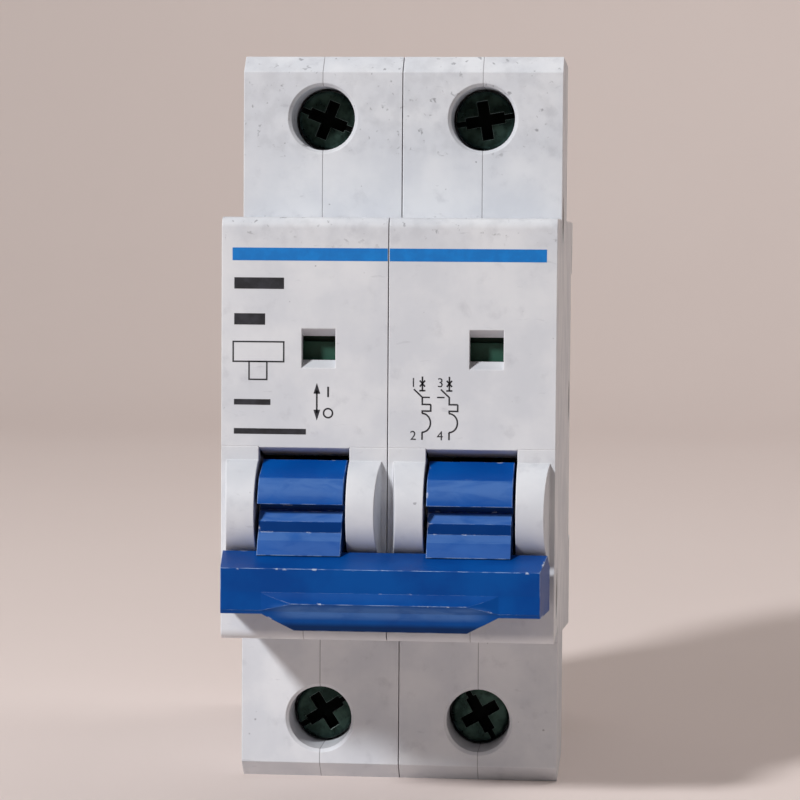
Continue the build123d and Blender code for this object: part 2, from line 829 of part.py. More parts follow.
def trip_lever(x0):
    """Lever on the trip shaft, between the striker, the bimetal and the latch."""
    xs = (x0 + 3.4, x0 + 5.4)
    pivot = (trip_pivot_depth, trip_height)
    with BuildPart() as lever:
        rod_x(2.4, xs, *pivot)
        plate(strip(pivot, (tab_rear + 0.7, coil_height), 1.2), xs)
        block((x0 - 1.5, x0 + 5.4), (tab_rear, tab_rear + 1.4), (coil_height - 1.5, coil_height + 1.5))
        plate(strip(pivot, (trip_pivot_depth + 3.1, trip_height - 6.6), 1.1), xs)
        block(
            (x0 - 7.0, x0 + 5.4),
            (trip_pivot_depth + 2.4, trip_pivot_depth + 3.8),
            (trip_height - 8.0, trip_height - 5.9),
        )
        rod_x(shaft_radius, (x0 - 9, x0 + 9), *pivot, mode=Mode.SUBTRACT)
    return lever


def trip_shaft():
    """Shaft that carries both trip levers, so that one pole trips the other."""
    half = pole_pitch / 2 + cavity_half_width - 0.2
    with BuildPart() as shaft:
        rod_x(shaft_radius, (-half, half), trip_pivot_depth, trip_height)
    return shaft


def bimetal(x0):
    """Bimetal strip standing on the lower strap."""
    foot = lower_strap_foot + strap_bend
    with BuildPart() as blade:
        block((x0 - 7.0, x0 - 3.4), (44.6, 45.4), (foot, trip_height - 5.0))
        block((x0 - 7.0, x0 - 3.4), (42.8, 45.4), (foot, foot + 0.9))
    return blade


def braid(x0):
    """Flexible copper braid from the contact arm towards the bimetal."""
    with BuildPart() as lead:
        with BuildLine() as route:
            FilletPolyline(
                (x0 - 2.3, y_at(39.2), arm_height - 8.4),
                (x0 - 3.4, y_at(40.2), arm_height - 13.4),
                (x0 - 4.8, y_at(42.6), arm_height - 16.6),
                (x0 - 5.2, y_at(44.5), arm_height - 17.6),
                radius=[2.2, 1.4],
            )
        line = route.line
        with BuildSketch(Plane(origin=line @ 0, z_dir=line % 0)) as section:
            Circle(0.8)
        sweep(section.sketch, path=line)
        # Trim where the braid meets the bimetal
        block((x0 - 9, x0), (44.6, 48.0), (arm_height - 20, arm_height - 14), mode=Mode.SUBTRACT)
    return lead


def upper_strap(x0):
    """Copper strap from the upper cage to the coil."""
    xs = (x0 - strap_half_width, x0 + strap_half_width)
    top = case_height - screw_inset + cage_half_height
    shelf_heights = (coil_strap_foot, coil_strap_foot + strap_bend)
    with BuildPart() as strap:
        block(xs, (strap_depth, strap_front), (coil_strap_foot, top))
        block((x0 - strap_half_width, x0 + 5.0), (13.0, strap_front), shelf_heights)
    return strap


def lower_strap(x0):
    """Copper strap from the lower cage to the bimetal, with the lower arc horn behind it."""
    xs = (x0 - strap_half_width, x0 + strap_half_width)
    top = lower_strap_foot + strap_bend
    with BuildPart() as strap:
        block(xs, (strap_depth, strap_front), (screw_inset - cage_half_height, top))
        block(xs, (10.0, strap_front), (lower_strap_foot, top))
        block((x0 - 7.0, x0 + strap_half_width), (strap_front, 46.4), (lower_strap_foot, top))
        block((x0 - 2.0, x0 + 2.0), (strap_depth, strap_depth + strap_bend), (lower_strap_foot, top + 9.0))
    return strap


def terminal_cage(x0, height):
    """Steel cage that rises as its screw turns and clamps the wire against the strap."""
    xs = (x0 - cage_half_width, x0 + cage_half_width)
    inner = (x0 - cage_half_width + cage_wall, x0 + cage_half_width - cage_wall)
    heights = (height - cage_half_height, height + cage_half_height)
    with BuildPart() as cage:
        block(xs, (cage_rear, cage_front), heights)
        for edge in cage.edges().filter_by(Axis.Z):
            fillet(edge, 0.6)
        opening_depths = (cage_rear + 1.5, cage_front - 2.0)
        block(inner, opening_depths, (heights[0] - 1, heights[1] + 1), mode=Mode.SUBTRACT)
        rod_y(
            screw_shank_radius + running_fit,
            x0,
            (cage_front - 3, cage_front + 1),
            height,
            mode=Mode.SUBTRACT,
        )
    return cage


def terminal_screw(x0, height, turned):
    """Terminal screw with a combined slot and cross recess, turned to where it happens to stand."""
    seat, face = screw_seat_depth, screw_seat_depth + screw_head_length
    with BuildPart() as screw:
        rod_y(screw_shank_radius, x0, (strap_front + 0.3, seat + 0.5), height)
        rod_y(screw_head_radius, x0, (seat, face), height)
        fillet(screw.edges().filter_by(GeomType.CIRCLE).sort_by(Axis.Y)[0], 0.4)
        with Locations(Location((x0, y_at(face), height), (0, turned, 0))):
            Box(2 * screw_head_radius, 2 * slot_cut_depth, slot_cut_width, mode=Mode.SUBTRACT)
            Box(cross_cut_length, 2 * cross_cut_depth, cross_cut_width, mode=Mode.SUBTRACT)
            Box(cross_cut_width, 2 * cross_cut_depth, cross_cut_length, mode=Mode.SUBTRACT)
    return screw


def flag(x0):
    """Indicator that slides behind the window, with its driving stem."""
    middle = x0 + window_offset
    xs = (middle - flag_half_width, middle + flag_half_width)
    with BuildPart() as slider:
        block(xs, (flag_depth, flag_depth + 1.3), (window_top - 6.8, window_top + 4.6))
        # Groove between the two coloured fields
        block(
            (xs[0] - 1, xs[1] + 1),
            (flag_depth + 0.35, flag_depth + 2),
            (window_top - window_bevel - 0.55, window_top - window_bevel + 0.6),
            mode=Mode.SUBTRACT,
        )
        block((middle - 1, middle + 1), (flag_depth - 11.5, flag_depth), (window_top + 2.2, window_top + 3.8))
    return slider


def rail_clip(x0):
    """Slide at the rear that holds the lower edge of the rail."""
    front = rail_plane_depth - 0.5
    rear = front - clip_thickness
    xs = (x0 - clip_half_width, x0 + clip_half_width)
    hook_rear = rear + 0.6
    with BuildPart() as clip:
        block(xs, (rear, front), (clip_foot, rail_foot))
        # Raised middle that shows between the retaining lips
        block((xs[0] + 1.0, xs[1] - 1.0), (rear - 0.7, rear + 0.1), (clip_foot, rail_foot - 2))
        plate(
            [
                (hook_rear, rail_foot - 0.5),
                (rail_plane_depth - hook_gap, rail_foot - 0.5),
                (rail_plane_depth - hook_gap, rail_foot + hook_reach),
                (rail_plane_depth - hook_gap - 0.5, rail_foot + hook_reach),
                (hook_rear, rail_foot + 0.6),
            ],
            xs,
        )
        # Window for the spring and the stop, and the screwdriver slot
        block(
            (x0 - clip_window_half_width, x0 + clip_window_half_width),
            (rear - 2, front + 1),
            (clip_window_foot, clip_window_top),
            mode=Mode.SUBTRACT,
        )
        # Slot for the screwdriver that pulls the clip down
        slot_heights = (clip_foot + 1.6, clip_foot + 3.2)
        block((x0 - 2.5, x0 + 2.5), (rear - 2, front + 1), slot_heights, mode=Mode.SUBTRACT)
    return clip


def clip_spring(x0):
    """Compression spring in the clip's window, between the case's stop and the clip."""
    foot = clip_stop + clip_stop_height
    wire = 0.28
    turns = 4
    pitch = (clip_window_top - foot - 2 * wire) / turns
    middle = rail_plane_depth - 0.5 - clip_thickness / 2
    with BuildPart() as spring:
        with BuildLine() as route:
            Helix(pitch, pitch * turns, 1.15, center=(x0, y_at(middle), foot + wire))
        line = route.line
        with BuildSketch(Plane(origin=line @ 0, z_dir=line % 0)) as section:
            Circle(wire)
        sweep(section.sketch, path=line, is_frenet=True)
    return spring


def pins(radius, depth, height):
    """One pivot pin in each pole."""
    half = cavity_half_width - 0.05
    with BuildPart() as group:
        for x0 in pole_middles:
            rod_x(radius, (x0 - half, x0 + half), depth, height)
    return group


def rivets():
    """Tubular rivets that hold the halves of both poles together."""
    with BuildPart() as group:
        for depth, height in rivet_places:
            reach = pole_pitch / 2 + half_width - rivet_sink(depth, height)
            rod_x(rivet_radius, (-reach, reach), depth, height)
            for side in (-1, 1):
                rod_x(rivet_head_radius, (side * reach, side * (reach + rivet_head_thickness)), depth, height)
            rod_x(0.9, (-reach - 1, reach + 1), depth, height, mode=Mode.SUBTRACT)
    return group


# Sizes shared by neighbouring pieces
flag_half_width = 3.0
flag_depth = nose_depth - front_wall - 2.6
tab_rear = coil_depth + 12.0
coil_strap_foot = coil_height + 7.4
clip_foot = 1.0
clip_stop_half_width = 1.6
clip_stop_height = 1.4
clip_window_half_width = 1.9
clip_window_foot = clip_foot + 6.0
clip_window_top = clip_window_foot + 12.0
clip_stop = clip_window_foot + clip_travel + 0.4
pole_middles = (-pole_pitch / 2, pole_pitch / 2)

os.makedirs("parts", exist_ok=True)

for number, middle_x in enumerate(pole_middles, start=1):
    pole = f"pole{number}"
    write(case_half(middle_x, -1), f"{pole}_case_left")
    write(case_half(middle_x, 1), f"{pole}_case_right")
    write(front_cover(middle_x), f"{pole}_front_cover")
    write(toggle(middle_x), f"{pole}_toggle")
    write(toggle_spring(middle_x), f"{pole}_toggle_spring")
    write(toggle_link(middle_x), f"{pole}_toggle_link")
    write(contact_arm(middle_x), f"{pole}_contact_arm")
    write(contact_spring(middle_x), f"{pole}_contact_spring")
    write(fixed_contact(middle_x), f"{pole}_fixed_contact")
    write(arc_plates(middle_x), f"{pole}_arc_plates")
    write(arc_frame(middle_x), f"{pole}_arc_frame")
    write(bobbin(middle_x), f"{pole}_bobbin")
    write(coil(middle_x), f"{pole}_coil")
    write(yoke(middle_x), f"{pole}_yoke")
    write(plunger(middle_x), f"{pole}_plunger")
    write(trip_lever(middle_x), f"{pole}_trip_lever")
    write(bimetal(middle_x), f"{pole}_bimetal")
    write(braid(middle_x), f"{pole}_braid")
    write(upper_strap(middle_x), f"{pole}_upper_strap")
    write(lower_strap(middle_x), f"{pole}_lower_strap")
    for place, screw_height in zip(("lower", "upper"), screw_heights):
        write(terminal_cage(middle_x, screw_height), f"{pole}_{place}_cage")
        turned = screw_turns[f"{pole}_{place}"]
        write(terminal_screw(middle_x, screw_height, turned), f"{pole}_{place}_screw")
    write(flag(middle_x), f"{pole}_flag")
    write(rail_clip(middle_x), f"{pole}_rail_clip")
    write(clip_spring(middle_x), f"{pole}_clip_spring")

write(tie_bar(), "tie_bar")
write(trip_shaft(), "trip_shaft")
write(pins(toggle_pin_radius, hinge_depth, hinge_height), "toggle_pins")
write(pins(arm_pin_radius, arm_pivot_depth, arm_height), "arm_pins")
write(rivets(), "case_rivets")
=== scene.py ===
"""Looks of the two-pole circuit breaker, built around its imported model.

Metres, in the row's own frame: +X right, -Y front, +Z up. MM turns the object's millimetres
into metres. Every place on the object is worked out from the boxes of its nodes.
"""

import json
from math import cos, pi, radians, sin

import bpy
from mathutils import Matrix, Vector


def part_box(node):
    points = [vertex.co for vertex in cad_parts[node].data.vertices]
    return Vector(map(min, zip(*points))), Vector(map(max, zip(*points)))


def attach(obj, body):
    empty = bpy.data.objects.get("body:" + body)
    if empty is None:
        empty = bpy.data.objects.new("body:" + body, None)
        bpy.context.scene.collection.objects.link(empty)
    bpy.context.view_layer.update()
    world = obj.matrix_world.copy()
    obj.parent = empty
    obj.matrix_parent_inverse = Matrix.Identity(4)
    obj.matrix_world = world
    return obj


MM = 0.001

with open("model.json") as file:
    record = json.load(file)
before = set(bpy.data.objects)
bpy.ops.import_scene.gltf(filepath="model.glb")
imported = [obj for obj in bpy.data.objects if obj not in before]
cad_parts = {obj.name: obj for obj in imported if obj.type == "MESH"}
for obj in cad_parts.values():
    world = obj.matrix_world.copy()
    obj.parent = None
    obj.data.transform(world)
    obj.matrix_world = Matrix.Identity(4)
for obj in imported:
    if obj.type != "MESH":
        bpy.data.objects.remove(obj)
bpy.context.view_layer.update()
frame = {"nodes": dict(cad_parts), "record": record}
NODES = frame["nodes"]
POLES = ("pole1", "pole2")

# Places taken from the frame
COVERS = {pole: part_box(f"{pole}_front_cover") for pole in POLES}
NOSE_Y = COVERS["pole1"][0].y
NOSE_TOP = COVERS["pole1"][1].z
MIDDLE = {pole: (COVERS[pole][0].x + COVERS[pole][1].x) / 2 for pole in POLES}
TOGGLE_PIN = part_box("toggle_pins")
HINGE_Z = (TOGGLE_PIN[0].z + TOGGLE_PIN[1].z) / 2
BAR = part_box("tie_bar")
CASE_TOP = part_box("pole1_case_left")[1].z


# ---------------------------------------------------------------- node building

EDGE_SAMPLES = 6  # of the node that finds edges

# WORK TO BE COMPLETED
Write down again the exact lines running from the beginning of the data to the line containing "return lever", with both ends included.

# EXPECTED OUTPUT
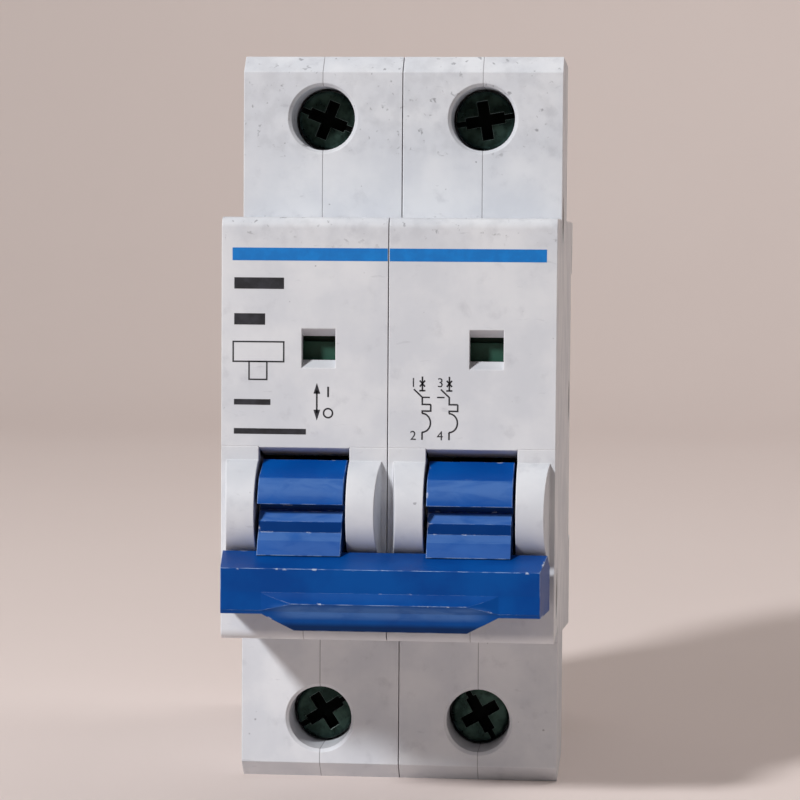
Continue the build123d and Blender code for this object: part 2, from line 829 of part.py. More parts follow.
def trip_lever(x0):
    """Lever on the trip shaft, between the striker, the bimetal and the latch."""
    xs = (x0 + 3.4, x0 + 5.4)
    pivot = (trip_pivot_depth, trip_height)
    with BuildPart() as lever:
        rod_x(2.4, xs, *pivot)
        plate(strip(pivot, (tab_rear + 0.7, coil_height), 1.2), xs)
        block((x0 - 1.5, x0 + 5.4), (tab_rear, tab_rear + 1.4), (coil_height - 1.5, coil_height + 1.5))
        plate(strip(pivot, (trip_pivot_depth + 3.1, trip_height - 6.6), 1.1), xs)
        block(
            (x0 - 7.0, x0 + 5.4),
            (trip_pivot_depth + 2.4, trip_pivot_depth + 3.8),
            (trip_height - 8.0, trip_height - 5.9),
        )
        rod_x(shaft_radius, (x0 - 9, x0 + 9), *pivot, mode=Mode.SUBTRACT)
    return lever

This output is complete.